-- Task statement --
Nothing outside the stretch should be returned: give exactly the lines from the line containing "is drawn in]" through the line containing "in imported if", including both.

-- Material --
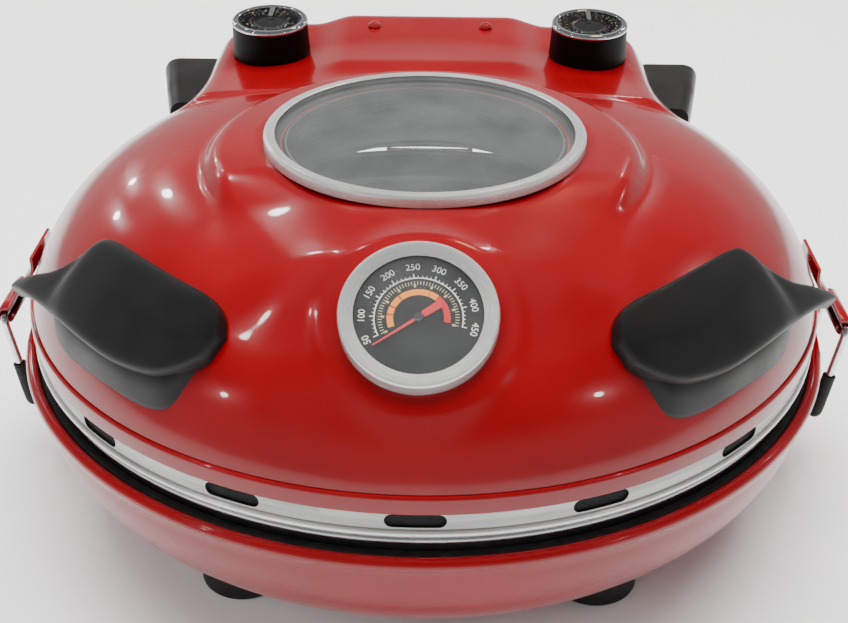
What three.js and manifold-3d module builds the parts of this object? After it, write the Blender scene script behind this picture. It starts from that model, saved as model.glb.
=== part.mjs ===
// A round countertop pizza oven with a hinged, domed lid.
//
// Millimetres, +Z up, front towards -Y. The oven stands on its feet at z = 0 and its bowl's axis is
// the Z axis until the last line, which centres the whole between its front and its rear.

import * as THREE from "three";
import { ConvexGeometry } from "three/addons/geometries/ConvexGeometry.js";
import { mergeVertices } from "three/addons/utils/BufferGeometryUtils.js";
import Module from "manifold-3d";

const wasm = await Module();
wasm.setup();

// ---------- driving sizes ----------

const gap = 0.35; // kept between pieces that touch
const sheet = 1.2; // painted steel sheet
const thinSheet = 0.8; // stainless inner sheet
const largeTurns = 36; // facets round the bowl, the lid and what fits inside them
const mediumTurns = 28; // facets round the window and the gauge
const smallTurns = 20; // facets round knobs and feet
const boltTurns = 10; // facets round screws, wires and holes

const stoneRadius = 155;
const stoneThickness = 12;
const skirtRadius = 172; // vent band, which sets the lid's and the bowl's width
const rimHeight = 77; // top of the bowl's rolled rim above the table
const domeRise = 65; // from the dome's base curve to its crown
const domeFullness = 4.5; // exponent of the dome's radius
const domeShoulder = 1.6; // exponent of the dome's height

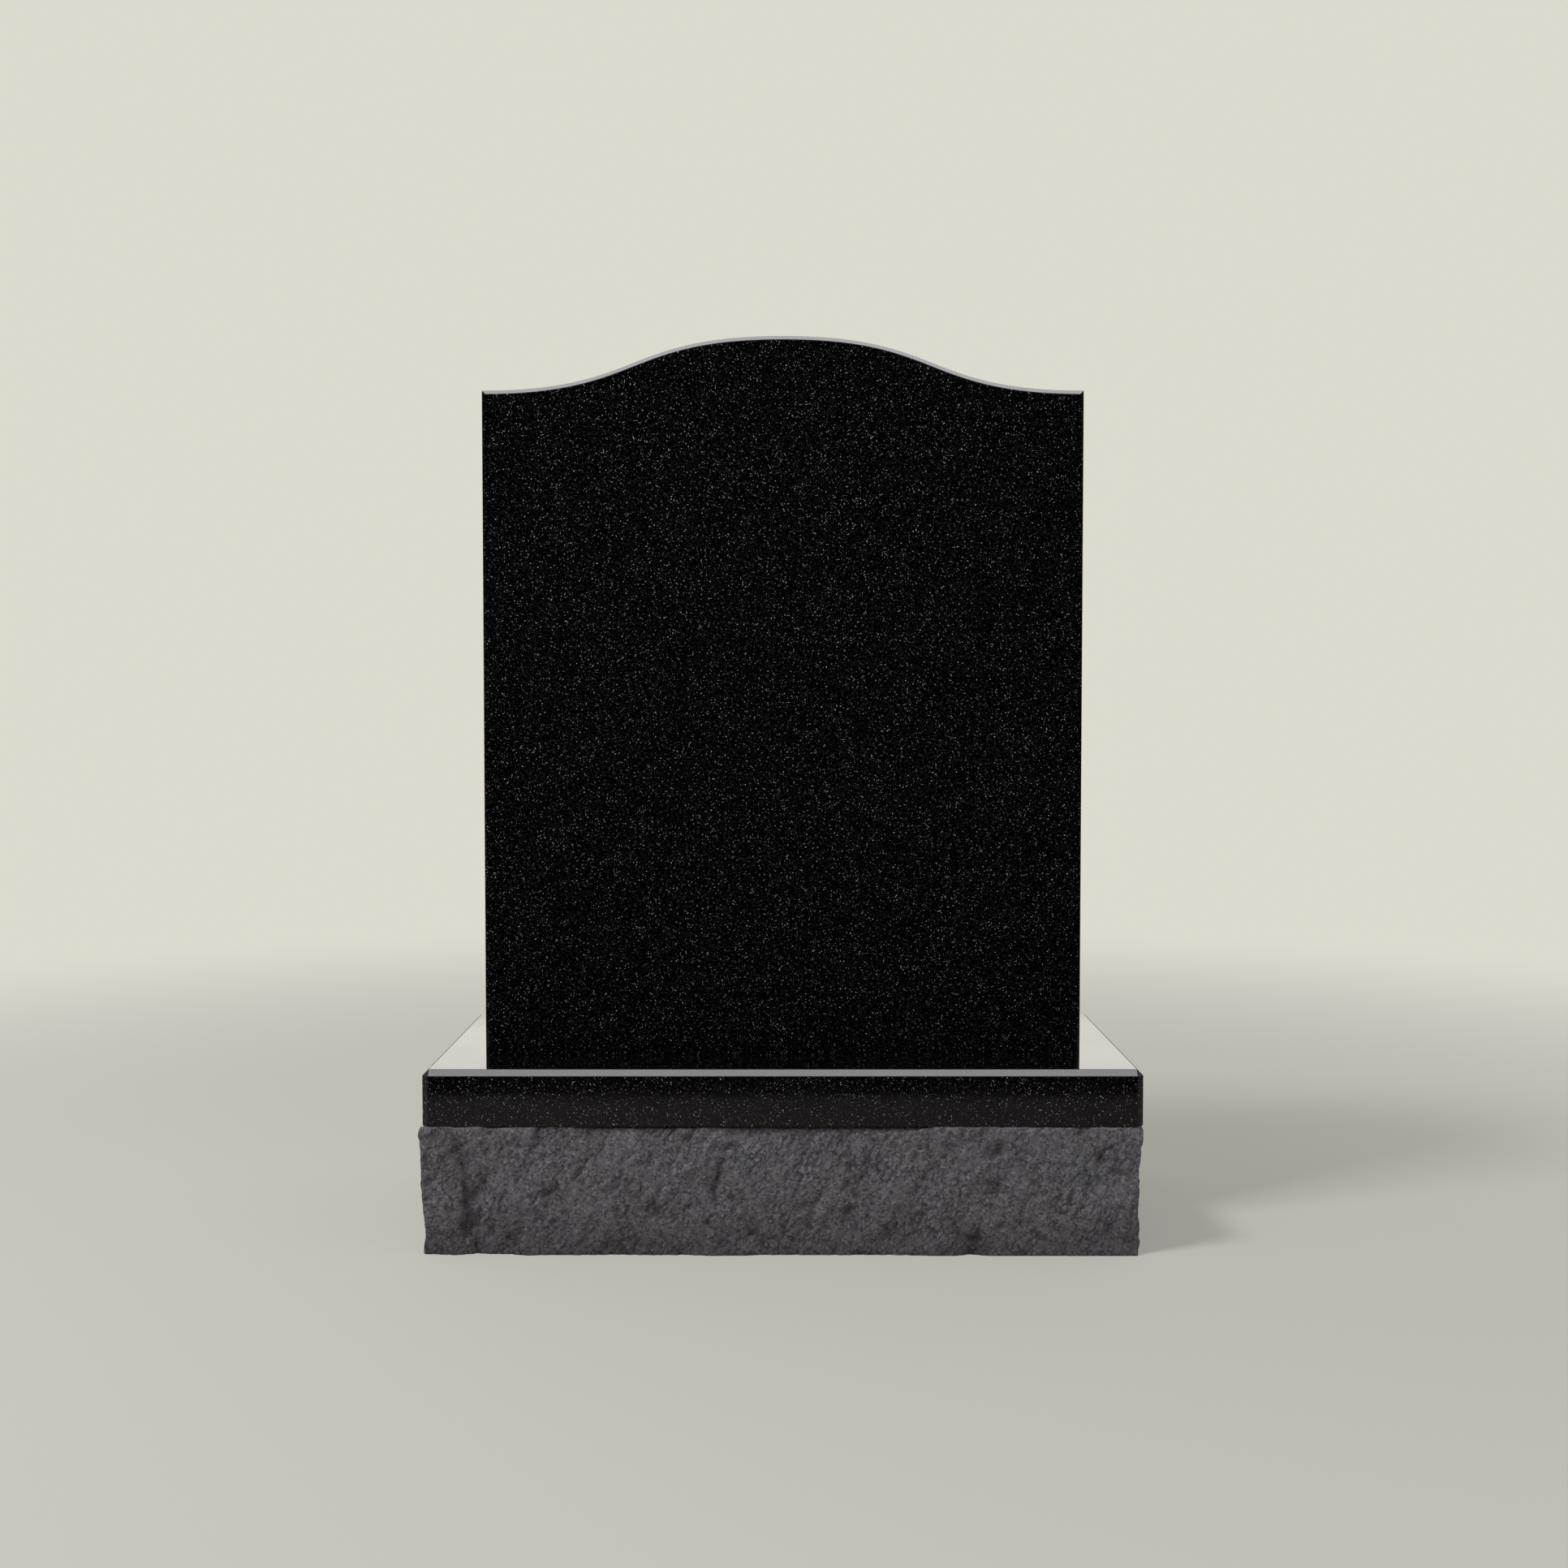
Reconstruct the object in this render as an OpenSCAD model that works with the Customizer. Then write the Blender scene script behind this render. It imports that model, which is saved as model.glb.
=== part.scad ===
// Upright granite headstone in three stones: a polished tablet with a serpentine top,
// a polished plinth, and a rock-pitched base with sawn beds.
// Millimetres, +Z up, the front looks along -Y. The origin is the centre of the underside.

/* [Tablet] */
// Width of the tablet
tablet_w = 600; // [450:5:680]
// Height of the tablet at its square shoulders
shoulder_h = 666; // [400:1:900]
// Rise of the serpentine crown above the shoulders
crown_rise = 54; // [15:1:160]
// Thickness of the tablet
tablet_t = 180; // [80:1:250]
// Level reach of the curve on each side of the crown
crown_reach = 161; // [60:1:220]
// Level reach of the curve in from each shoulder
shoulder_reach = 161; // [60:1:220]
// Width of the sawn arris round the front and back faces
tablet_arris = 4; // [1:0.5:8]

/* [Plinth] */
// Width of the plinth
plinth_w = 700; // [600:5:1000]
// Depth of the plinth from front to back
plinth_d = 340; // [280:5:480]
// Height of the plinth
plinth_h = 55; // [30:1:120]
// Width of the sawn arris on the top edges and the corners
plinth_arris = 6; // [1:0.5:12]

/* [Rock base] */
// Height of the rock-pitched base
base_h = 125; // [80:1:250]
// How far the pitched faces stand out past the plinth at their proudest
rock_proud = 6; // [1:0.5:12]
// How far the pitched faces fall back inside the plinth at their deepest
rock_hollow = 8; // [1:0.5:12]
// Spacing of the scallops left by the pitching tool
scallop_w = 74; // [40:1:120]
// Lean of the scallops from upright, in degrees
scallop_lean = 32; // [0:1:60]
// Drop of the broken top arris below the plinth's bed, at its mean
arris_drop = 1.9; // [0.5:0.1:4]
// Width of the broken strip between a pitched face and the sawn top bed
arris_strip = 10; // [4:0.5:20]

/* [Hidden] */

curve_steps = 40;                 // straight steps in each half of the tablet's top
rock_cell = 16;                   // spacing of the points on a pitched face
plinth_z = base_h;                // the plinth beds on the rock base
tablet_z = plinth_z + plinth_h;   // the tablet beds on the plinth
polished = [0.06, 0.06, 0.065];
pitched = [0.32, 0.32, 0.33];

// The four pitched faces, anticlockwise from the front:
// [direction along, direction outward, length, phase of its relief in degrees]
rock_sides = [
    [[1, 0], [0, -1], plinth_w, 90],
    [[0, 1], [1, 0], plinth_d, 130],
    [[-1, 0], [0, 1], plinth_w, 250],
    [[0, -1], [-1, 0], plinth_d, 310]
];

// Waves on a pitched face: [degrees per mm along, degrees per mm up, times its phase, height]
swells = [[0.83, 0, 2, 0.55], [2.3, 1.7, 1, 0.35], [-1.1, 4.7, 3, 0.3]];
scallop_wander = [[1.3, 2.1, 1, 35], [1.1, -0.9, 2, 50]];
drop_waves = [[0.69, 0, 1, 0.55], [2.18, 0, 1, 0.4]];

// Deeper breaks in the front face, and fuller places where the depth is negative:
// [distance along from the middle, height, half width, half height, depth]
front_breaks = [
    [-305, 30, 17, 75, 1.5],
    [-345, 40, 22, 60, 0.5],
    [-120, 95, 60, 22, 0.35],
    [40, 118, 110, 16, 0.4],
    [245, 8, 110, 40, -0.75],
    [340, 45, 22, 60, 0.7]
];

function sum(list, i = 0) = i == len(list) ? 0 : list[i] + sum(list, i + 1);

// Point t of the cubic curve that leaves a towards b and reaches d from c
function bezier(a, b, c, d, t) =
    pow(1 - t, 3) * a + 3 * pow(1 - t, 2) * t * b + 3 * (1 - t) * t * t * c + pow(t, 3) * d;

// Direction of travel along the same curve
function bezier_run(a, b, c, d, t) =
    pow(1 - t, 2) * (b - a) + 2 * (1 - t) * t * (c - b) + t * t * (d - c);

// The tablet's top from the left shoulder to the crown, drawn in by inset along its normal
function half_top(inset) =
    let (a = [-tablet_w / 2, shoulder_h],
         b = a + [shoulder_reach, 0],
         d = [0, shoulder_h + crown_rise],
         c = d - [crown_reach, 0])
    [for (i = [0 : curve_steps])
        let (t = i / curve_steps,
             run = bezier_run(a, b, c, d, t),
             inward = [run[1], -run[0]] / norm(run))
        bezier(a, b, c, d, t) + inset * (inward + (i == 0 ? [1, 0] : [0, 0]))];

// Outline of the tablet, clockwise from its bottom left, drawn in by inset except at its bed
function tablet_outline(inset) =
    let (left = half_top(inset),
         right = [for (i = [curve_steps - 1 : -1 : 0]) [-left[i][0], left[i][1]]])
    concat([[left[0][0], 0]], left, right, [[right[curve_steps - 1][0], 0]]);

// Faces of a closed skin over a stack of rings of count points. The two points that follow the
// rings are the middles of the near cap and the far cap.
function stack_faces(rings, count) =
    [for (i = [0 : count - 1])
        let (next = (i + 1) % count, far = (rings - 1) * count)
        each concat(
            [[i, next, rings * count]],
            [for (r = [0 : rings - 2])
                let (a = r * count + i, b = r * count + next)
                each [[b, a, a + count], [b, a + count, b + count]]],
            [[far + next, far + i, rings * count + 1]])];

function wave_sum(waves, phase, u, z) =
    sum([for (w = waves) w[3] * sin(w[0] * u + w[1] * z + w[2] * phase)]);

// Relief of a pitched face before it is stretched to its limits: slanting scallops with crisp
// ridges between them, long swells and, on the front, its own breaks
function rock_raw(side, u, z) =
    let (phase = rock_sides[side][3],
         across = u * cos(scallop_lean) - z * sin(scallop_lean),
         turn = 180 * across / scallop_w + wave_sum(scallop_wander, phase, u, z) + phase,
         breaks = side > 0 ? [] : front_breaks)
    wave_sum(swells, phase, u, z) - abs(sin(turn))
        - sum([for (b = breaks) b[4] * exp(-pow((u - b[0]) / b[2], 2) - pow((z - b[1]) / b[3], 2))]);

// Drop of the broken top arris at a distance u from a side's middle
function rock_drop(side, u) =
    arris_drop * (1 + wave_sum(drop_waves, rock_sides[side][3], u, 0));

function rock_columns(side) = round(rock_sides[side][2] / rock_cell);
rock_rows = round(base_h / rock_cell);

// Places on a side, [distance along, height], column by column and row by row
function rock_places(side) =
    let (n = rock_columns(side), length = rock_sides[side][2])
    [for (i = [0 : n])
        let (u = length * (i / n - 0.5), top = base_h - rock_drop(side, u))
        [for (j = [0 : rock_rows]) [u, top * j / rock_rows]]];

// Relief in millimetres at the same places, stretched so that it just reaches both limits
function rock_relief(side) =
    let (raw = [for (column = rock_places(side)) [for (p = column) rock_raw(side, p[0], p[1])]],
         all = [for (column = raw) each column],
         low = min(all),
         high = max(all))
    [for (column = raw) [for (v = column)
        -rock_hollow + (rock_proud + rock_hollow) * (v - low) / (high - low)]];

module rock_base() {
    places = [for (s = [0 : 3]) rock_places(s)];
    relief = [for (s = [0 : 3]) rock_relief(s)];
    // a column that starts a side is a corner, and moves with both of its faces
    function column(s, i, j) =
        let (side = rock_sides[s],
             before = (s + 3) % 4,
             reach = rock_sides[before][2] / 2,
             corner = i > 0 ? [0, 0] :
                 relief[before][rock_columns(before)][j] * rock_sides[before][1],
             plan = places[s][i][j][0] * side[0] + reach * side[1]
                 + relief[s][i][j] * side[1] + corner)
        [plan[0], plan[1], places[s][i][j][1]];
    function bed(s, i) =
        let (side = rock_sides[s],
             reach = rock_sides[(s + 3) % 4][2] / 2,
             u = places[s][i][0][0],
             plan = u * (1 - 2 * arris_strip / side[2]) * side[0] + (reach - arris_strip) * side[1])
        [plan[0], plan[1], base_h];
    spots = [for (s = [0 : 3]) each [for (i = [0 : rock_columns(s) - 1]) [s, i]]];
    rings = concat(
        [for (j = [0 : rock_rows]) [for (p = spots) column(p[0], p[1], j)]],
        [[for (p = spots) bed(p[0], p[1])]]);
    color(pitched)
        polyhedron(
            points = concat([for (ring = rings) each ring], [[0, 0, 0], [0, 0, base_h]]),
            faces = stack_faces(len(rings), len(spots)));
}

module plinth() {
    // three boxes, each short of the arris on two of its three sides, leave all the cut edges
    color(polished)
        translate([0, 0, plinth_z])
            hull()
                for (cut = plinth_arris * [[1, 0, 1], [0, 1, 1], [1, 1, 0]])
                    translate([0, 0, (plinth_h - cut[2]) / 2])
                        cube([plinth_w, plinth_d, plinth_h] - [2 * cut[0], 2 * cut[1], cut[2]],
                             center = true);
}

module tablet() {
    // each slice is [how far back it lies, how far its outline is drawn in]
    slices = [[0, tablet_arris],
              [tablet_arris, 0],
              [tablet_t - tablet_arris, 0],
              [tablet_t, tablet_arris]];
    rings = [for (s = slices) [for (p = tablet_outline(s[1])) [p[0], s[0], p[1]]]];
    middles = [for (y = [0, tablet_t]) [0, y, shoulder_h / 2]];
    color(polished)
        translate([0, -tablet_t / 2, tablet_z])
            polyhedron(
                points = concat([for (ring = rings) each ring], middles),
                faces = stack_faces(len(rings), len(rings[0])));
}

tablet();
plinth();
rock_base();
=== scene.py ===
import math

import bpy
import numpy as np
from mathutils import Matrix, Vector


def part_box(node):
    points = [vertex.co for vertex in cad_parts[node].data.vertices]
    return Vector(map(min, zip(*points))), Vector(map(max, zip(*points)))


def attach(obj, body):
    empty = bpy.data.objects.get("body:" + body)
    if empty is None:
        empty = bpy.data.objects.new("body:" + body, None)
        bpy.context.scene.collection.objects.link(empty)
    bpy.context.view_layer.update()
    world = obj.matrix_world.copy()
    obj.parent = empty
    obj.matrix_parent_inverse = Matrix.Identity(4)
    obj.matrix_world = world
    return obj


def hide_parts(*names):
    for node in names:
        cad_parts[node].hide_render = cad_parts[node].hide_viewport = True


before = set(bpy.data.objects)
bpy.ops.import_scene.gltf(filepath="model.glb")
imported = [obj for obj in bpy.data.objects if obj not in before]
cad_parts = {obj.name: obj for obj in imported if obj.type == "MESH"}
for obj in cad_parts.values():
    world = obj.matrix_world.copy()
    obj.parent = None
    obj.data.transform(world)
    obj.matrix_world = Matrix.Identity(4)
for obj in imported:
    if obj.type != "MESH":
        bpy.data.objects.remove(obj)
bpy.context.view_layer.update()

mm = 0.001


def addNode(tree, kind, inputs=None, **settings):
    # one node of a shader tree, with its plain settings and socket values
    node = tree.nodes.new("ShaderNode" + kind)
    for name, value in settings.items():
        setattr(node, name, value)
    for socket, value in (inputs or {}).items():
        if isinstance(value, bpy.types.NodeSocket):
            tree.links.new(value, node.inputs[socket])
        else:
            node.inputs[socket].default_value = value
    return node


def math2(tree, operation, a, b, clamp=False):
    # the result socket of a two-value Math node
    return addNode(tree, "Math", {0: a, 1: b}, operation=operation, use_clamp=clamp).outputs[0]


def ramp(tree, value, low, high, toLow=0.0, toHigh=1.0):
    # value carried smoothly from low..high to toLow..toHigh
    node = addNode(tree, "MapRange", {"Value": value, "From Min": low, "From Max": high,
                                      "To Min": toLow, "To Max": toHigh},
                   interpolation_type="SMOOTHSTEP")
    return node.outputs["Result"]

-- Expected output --
    // each slice is [how far back it lies, how far its outline is drawn in]
    slices = [[0, tablet_arris],
              [tablet_arris, 0],
              [tablet_t - tablet_arris, 0],
              [tablet_t, tablet_arris]];
    rings = [for (s = slices) [for (p = tablet_outline(s[1])) [p[0], s[0], p[1]]]];
    middles = [for (y = [0, tablet_t]) [0, y, shoulder_h / 2]];
    color(polished)
        translate([0, -tablet_t / 2, tablet_z])
            polyhedron(
                points = concat([for (ring = rings) each ring], middles),
                faces = stack_faces(len(rings), len(rings[0])));
}

tablet();
plinth();
rock_base();
=== scene.py ===
import math

import bpy
import numpy as np
from mathutils import Matrix, Vector


def part_box(node):
    points = [vertex.co for vertex in cad_parts[node].data.vertices]
    return Vector(map(min, zip(*points))), Vector(map(max, zip(*points)))


def attach(obj, body):
    empty = bpy.data.objects.get("body:" + body)
    if empty is None:
        empty = bpy.data.objects.new("body:" + body, None)
        bpy.context.scene.collection.objects.link(empty)
    bpy.context.view_layer.update()
    world = obj.matrix_world.copy()
    obj.parent = empty
    obj.matrix_parent_inverse = Matrix.Identity(4)
    obj.matrix_world = world
    return obj


def hide_parts(*names):
    for node in names:
        cad_parts[node].hide_render = cad_parts[node].hide_viewport = True


before = set(bpy.data.objects)
bpy.ops.import_scene.gltf(filepath="model.glb")
imported = [obj for obj in bpy.data.objects if obj not in before]
cad_parts = {obj.name: obj for obj in imported if obj.type == "MESH"}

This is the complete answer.